◆ WORK REQUIRED ◆
Copy the first line of the material below and every later line through the line containing "rear paddock stand.", without any other output.

◆ GIVEN DATA ◆
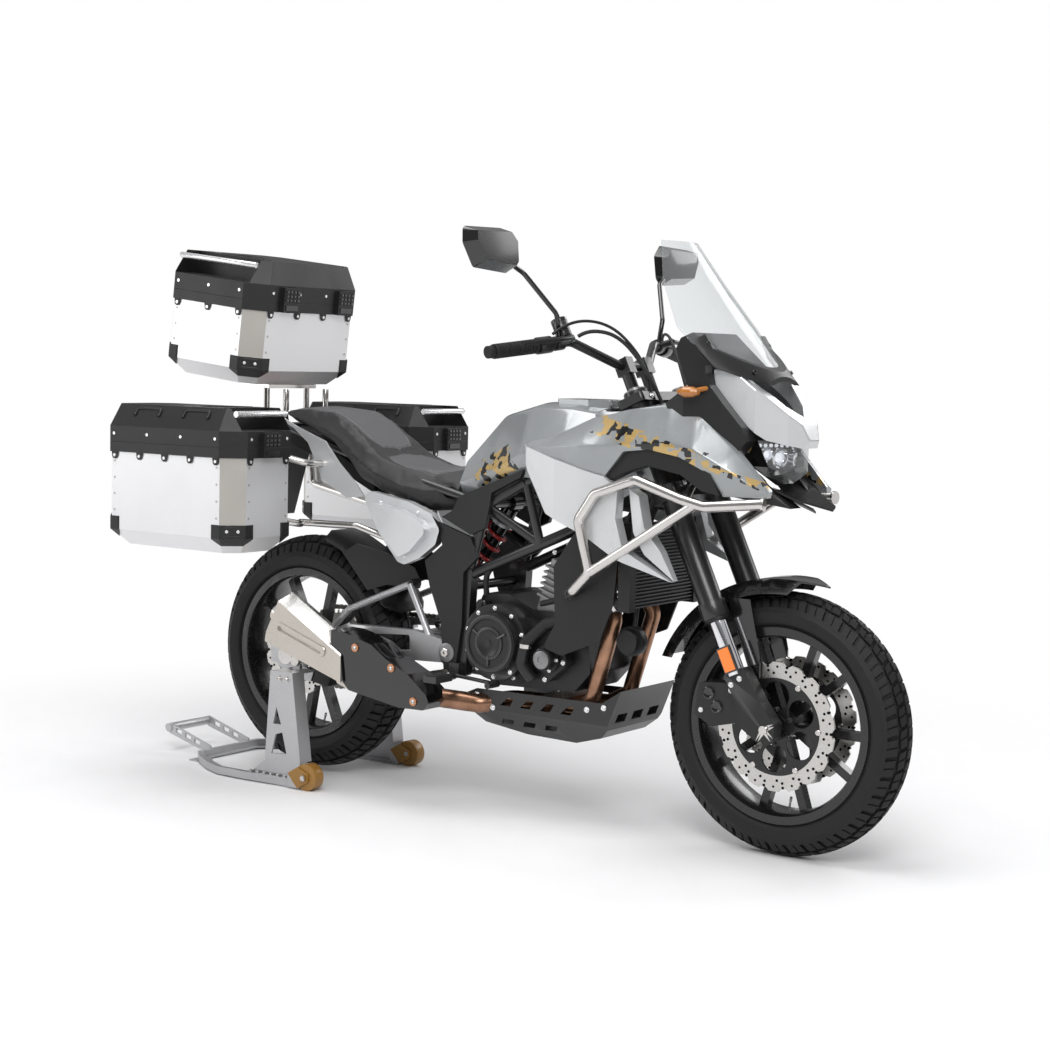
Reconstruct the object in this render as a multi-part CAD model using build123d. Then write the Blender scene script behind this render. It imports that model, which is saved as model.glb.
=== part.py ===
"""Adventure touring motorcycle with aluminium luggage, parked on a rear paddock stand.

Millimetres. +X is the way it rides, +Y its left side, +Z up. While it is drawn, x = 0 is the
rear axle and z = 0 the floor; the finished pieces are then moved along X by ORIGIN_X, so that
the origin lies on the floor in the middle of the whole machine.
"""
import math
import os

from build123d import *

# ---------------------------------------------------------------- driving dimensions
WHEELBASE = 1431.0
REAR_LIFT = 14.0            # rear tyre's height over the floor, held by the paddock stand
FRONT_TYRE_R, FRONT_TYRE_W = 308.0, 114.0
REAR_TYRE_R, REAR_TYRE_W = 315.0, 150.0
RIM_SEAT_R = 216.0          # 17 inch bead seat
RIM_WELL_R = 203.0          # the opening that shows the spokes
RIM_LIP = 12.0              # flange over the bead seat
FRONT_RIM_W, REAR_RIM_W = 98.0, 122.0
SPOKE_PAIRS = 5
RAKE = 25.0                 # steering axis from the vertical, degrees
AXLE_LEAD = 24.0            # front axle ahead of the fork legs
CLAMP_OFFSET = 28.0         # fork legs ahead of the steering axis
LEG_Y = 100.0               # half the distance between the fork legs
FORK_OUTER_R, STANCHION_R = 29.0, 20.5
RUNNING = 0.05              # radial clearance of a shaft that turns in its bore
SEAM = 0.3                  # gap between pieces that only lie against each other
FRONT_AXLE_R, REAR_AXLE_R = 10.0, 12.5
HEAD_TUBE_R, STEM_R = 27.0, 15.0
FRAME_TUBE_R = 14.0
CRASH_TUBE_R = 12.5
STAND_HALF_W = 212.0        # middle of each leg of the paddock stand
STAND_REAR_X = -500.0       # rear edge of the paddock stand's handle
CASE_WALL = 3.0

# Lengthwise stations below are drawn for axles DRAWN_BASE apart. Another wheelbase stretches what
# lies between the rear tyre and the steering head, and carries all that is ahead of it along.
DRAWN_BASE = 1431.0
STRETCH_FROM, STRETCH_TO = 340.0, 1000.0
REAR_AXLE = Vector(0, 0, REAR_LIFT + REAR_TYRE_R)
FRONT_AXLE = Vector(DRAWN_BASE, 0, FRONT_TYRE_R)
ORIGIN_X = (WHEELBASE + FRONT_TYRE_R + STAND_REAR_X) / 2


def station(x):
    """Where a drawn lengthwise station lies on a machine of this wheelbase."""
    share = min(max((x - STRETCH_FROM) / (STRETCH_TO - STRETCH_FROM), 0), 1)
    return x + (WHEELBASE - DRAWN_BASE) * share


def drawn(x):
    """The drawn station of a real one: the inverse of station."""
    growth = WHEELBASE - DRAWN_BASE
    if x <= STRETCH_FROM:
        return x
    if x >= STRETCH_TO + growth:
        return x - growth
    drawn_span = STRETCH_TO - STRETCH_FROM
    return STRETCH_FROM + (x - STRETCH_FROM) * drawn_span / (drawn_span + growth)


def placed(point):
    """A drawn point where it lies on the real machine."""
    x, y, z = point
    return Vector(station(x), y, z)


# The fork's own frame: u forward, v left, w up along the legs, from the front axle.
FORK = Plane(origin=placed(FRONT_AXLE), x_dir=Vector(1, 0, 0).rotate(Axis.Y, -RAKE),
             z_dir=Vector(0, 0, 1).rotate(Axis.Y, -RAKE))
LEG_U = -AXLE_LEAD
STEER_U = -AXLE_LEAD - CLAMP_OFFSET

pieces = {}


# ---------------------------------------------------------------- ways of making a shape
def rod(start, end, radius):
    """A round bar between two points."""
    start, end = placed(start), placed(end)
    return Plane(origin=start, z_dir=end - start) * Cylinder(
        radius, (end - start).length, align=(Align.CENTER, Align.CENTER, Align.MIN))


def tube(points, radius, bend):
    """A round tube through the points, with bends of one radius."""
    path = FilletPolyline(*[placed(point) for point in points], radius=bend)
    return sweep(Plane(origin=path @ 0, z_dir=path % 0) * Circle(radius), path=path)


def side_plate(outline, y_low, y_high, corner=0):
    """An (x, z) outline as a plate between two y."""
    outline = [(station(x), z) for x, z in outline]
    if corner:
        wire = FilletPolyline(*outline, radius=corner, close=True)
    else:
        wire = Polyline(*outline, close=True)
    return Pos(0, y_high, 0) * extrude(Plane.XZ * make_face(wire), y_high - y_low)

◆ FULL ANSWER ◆
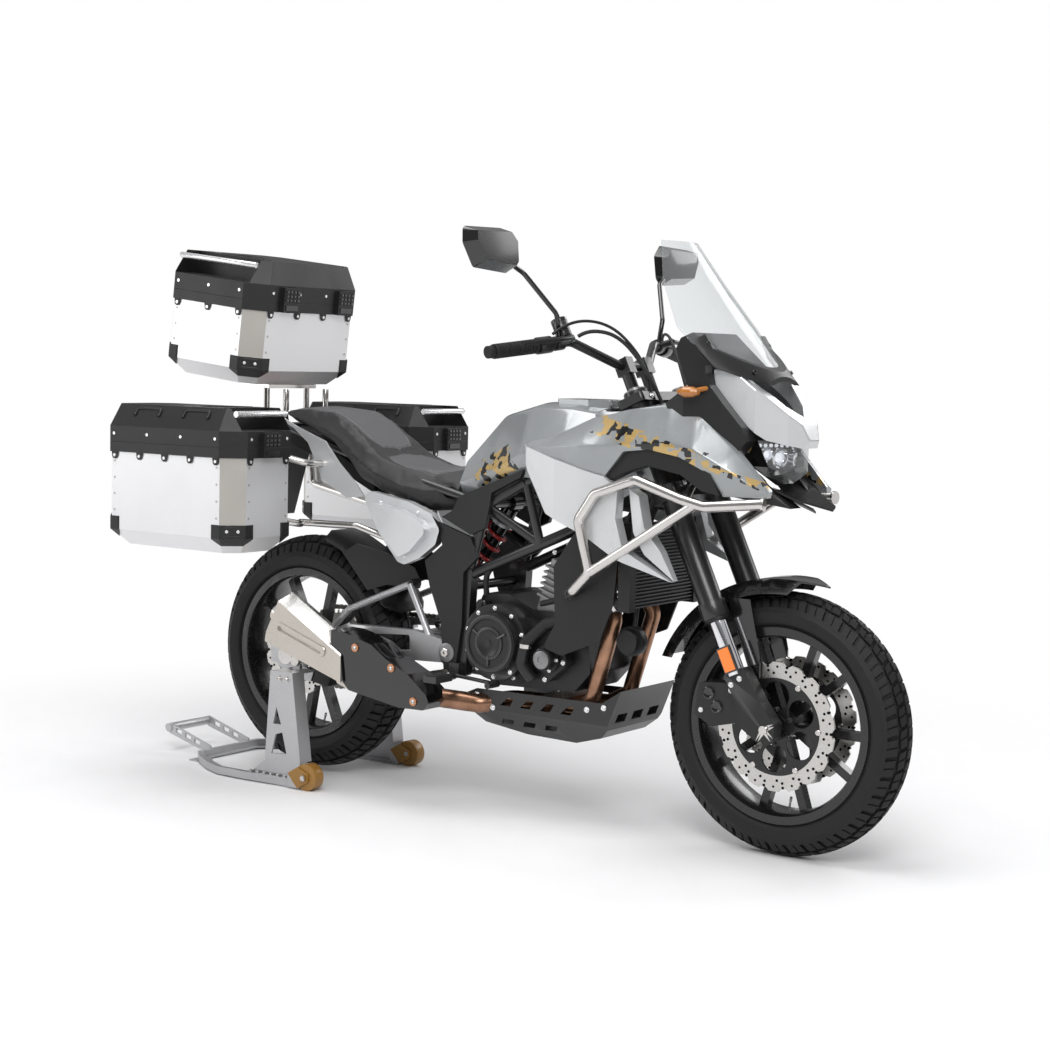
Reconstruct the object in this render as a multi-part CAD model using build123d. Then write the Blender scene script behind this render. It imports that model, which is saved as model.glb.
=== part.py ===
"""Adventure touring motorcycle with aluminium luggage, parked on a rear paddock stand.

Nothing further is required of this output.